The listing below holds a line with "wall_bracket();" and a later line with "bpy.context.scene.collection.objects.link(empty)". Write out those two lines and every line between them, exactly, and nothing else.

begin

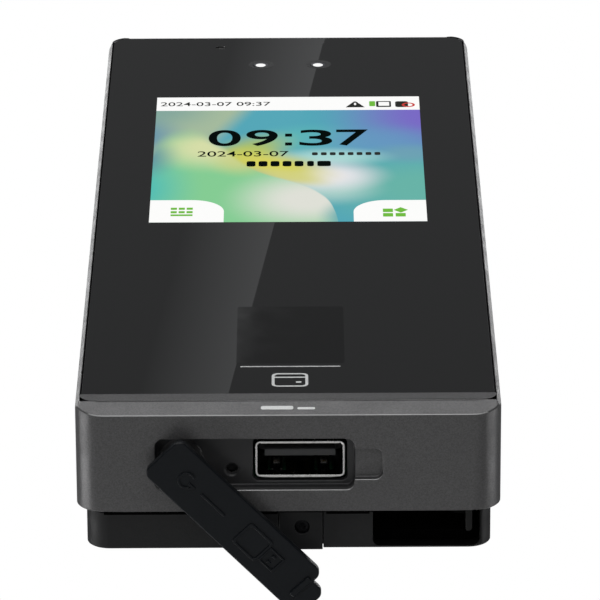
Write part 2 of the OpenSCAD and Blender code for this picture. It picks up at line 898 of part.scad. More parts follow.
module security_screw() {
    color("darkslategray")
    difference() {
        union() {
            upright(lock_head_r, lug_z + lock_sink, lug_z + lock_sink + lock_head_t, lock_x, lock_y);
            upright(lock_r, lug_z + lock_sink + lock_head_t - eps, lug_z + 5.6, lock_x, lock_y);
        }
        translate([lock_x, lock_y, lug_z])
            cylinder(r = 0.5, h = lock_sink + 0.3, $fn = 6);
    }
}

// Stem of the rubber cover, with the bulb that keeps it behind the end wall
module cover_stem() {
    bulb_r = 2.3;
    bulb_z = inner_bottom_z + 0.05;
    color([0.1, 0.1, 0.11])
    union() {
        upright(stem_r, flap_inner_z - 0.7, bulb_z + 1, stem_x, port_y);
        upright(bulb_r, bulb_z, bulb_z + 1, stem_x, port_y);
        translate([stem_x, port_y, bulb_z + 1])
            cylinder(r1 = bulb_r, r2 = 1, h = 1.4);
    }
}

// The cover lies along +X before it is turned about its stem. A ridge on its outer face helps to pull it
module usb_cover() {
    tip = flap_l - flap_root;
    color([0.12, 0.12, 0.13])
    translate([stem_x, port_y, flap_inner_z])
        rotate([0, 0, flap_angle])
            difference() {
                union() {
                    translate([0, 0, -flap_t])
                        linear_extrude(flap_t)
                            union() {
                                translate([tip - flap_l / 2, 0])
                                    rounded(flap_l, flap_w, flap_r);
                                translate([tip + tab_l / 2 - 1, 0])
                                    rounded(tab_l + 2, tab_w, flap_r);
                            }
                    translate([ridge_x + ridge_l / 2, 0, -flap_t - ridge_t])
                        linear_extrude(ridge_t + eps)
                            rounded(ridge_l, ridge_w, 0.3);
                }
                translate([0, 0, -0.75])
                    cylinder(r = stem_r + stem_play, h = 2);
            }
}

wall_bracket();
security_screw();
front_frame();
cover_glass();
glass_tape();
lcd_panel();
lcd_tray();
lcd_flex();
fingerprint_window();
fingerprint_housing();
fingerprint_board();
card_antenna();
antenna_coil();
colour_camera();
colour_lens();
infrared_camera();
infrared_lens();
camera_board();
camera_flex();
infrared_leds();
microphone();
main_board();
processor_shield();
chips();
flex_sockets();
lock_relay();
capacitors();
clock_battery();
battery_clip();
speaker_basket();
speaker_cone();
speaker_foam();
usb_shell();
usb_tongue();
usb_contacts();
reset_switch();
reset_button();
tamper_switch();
tamper_plunger();
wiring_headers();
header_pins();
board_screws();
rear_cover();
rear_seal();
cover_screws();
cover_stem();
usb_cover();
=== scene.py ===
import json
import math

import bmesh
import bpy
from mathutils import Matrix, Vector


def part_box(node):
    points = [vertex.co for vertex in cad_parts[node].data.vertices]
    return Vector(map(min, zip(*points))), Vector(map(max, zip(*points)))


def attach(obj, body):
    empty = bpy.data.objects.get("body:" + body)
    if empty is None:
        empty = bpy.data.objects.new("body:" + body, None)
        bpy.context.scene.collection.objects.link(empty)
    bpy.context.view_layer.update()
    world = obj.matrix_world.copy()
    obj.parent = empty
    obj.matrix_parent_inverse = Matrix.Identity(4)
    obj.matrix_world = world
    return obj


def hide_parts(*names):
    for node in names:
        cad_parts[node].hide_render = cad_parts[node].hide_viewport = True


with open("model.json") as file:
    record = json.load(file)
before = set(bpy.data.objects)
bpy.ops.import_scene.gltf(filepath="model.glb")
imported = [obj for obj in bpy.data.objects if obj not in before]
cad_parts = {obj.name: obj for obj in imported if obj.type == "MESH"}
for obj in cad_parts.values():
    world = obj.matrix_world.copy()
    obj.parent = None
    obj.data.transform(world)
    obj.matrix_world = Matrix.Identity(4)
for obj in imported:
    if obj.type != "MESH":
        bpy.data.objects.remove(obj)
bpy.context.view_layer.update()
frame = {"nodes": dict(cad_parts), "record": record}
NODES = frame["nodes"]
SLOT_OF = {row["node"]: row["material_slot"] for row in frame["record"]["subparts"]}
BODY_OF = {"cover_stem": "cover_stem", "usb_cover": "usb_cover",
           "reset_button": "reset_button", "tamper_plunger": "tamper_plunger"}
MM = 0.001
# Points closer than this are one point, in metres
WELD = 1e-7


# ---------------------------------------------------------------- places that the frame gives

def box_mm(node):
    """A CAD node's lowest and highest corner, in millimetres."""
    low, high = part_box(node)
    return low / MM, high / MM


GLASS_LOW, GLASS_HIGH = box_mm("cover_glass")
END_Z = box_mm("front_frame")[0].z
REAR_END_Z = box_mm("rear_cover")[0].z
USB_LOW, USB_HIGH = box_mm("usb_shell")
TONGUE_LOW, TONGUE_HIGH = box_mm("usb_tongue")
STEM_LOW, STEM_HIGH = box_mm("cover_stem")
FINGER_LOW, FINGER_HIGH = box_mm("fingerprint_window")
PORT_X, PORT_Y = (USB_LOW.x + USB_HIGH.x) / 2, (USB_LOW.y + USB_HIGH.y) / 2
STEM_X = (STEM_LOW.x + STEM_HIGH.x) / 2

# The printed glass: its front plane, then one thin layer after another on it
GLASS_FRONT = GLASS_LOW.y + 0.03
LAYER = 0.006
PRINT_Y = GLASS_FRONT - LAYER
PANEL_Y = PRINT_Y - LAYER
SIGN_Y = PANEL_Y - LAYER


# ---------------------------------------------------------------- camera, light and floor

# The camera stands in front of the terminal and below it, and looks up past its lower end, in metres
CAMERA_PLACE = Vector((0.001575, -0.3210, -0.7867))
CAMERA_RIGHT = Vector((0.999988, 0.00444, -0.00209))
CAMERA_UP = Vector((0.0049, -0.92865, 0.37092))
LENS_MM, SENSOR_MM = 317.0, 36.0

# Light strength of the grey room and of its brighter band, and how fast the band fades out
ROOM_LIGHT, BAND_LIGHT, BAND_FADE = 0.17, 0.215, 0.0165
# Where the band's sharp edge crosses the glass, as x and z in millimetres
BAND_TOP, BAND_LOW = (6.4, 82.2), (-8.9, -78.6)

# Soft lights: name, place, height that it aims at, size and watts
LIGHTS = (("key", (-1.2, -1.6, 1.4), 0, (1.2, 1.2), 18),
          ("front", (0.1, -1.75, 1.35), 0, (1.8, 0.8), 8.6),
          ("edge", (-0.2, -1.7, -1.05), 0, (1.8, 0.95), 9),
          ("top", (0.0, 0.3, 2.2), 0, (2.2, 0.5), 8),
          ("left", (-2.0, 0.9, -0.3), 0, (0.6, 1.6), 11),
          ("right", (2.0, 0.7, -0.3), 0, (0.6, 1.6), 6),
          ("under", (-0.8, 1.8, -1.0), -0.08, (0.9, 0.5), 7),
          ("rim", (0.0, 1.0, -2.4), -0.08, (0.9, 0.4), 0.3),
          ("back", (0.3, 1.9, 1.2), 0, (1.6, 1.6), 12))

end

Full output ::
wall_bracket();
security_screw();
front_frame();
cover_glass();
glass_tape();
lcd_panel();
lcd_tray();
lcd_flex();
fingerprint_window();
fingerprint_housing();
fingerprint_board();
card_antenna();
antenna_coil();
colour_camera();
colour_lens();
infrared_camera();
infrared_lens();
camera_board();
camera_flex();
infrared_leds();
microphone();
main_board();
processor_shield();
chips();
flex_sockets();
lock_relay();
capacitors();
clock_battery();
battery_clip();
speaker_basket();
speaker_cone();
speaker_foam();
usb_shell();
usb_tongue();
usb_contacts();
reset_switch();
reset_button();
tamper_switch();
tamper_plunger();
wiring_headers();
header_pins();
board_screws();
rear_cover();
rear_seal();
cover_screws();
cover_stem();
usb_cover();
=== scene.py ===
import json
import math

import bmesh
import bpy
from mathutils import Matrix, Vector


def part_box(node):
    points = [vertex.co for vertex in cad_parts[node].data.vertices]
    return Vector(map(min, zip(*points))), Vector(map(max, zip(*points)))


def attach(obj, body):
    empty = bpy.data.objects.get("body:" + body)
    if empty is None:
        empty = bpy.data.objects.new("body:" + body, None)
        bpy.context.scene.collection.objects.link(empty)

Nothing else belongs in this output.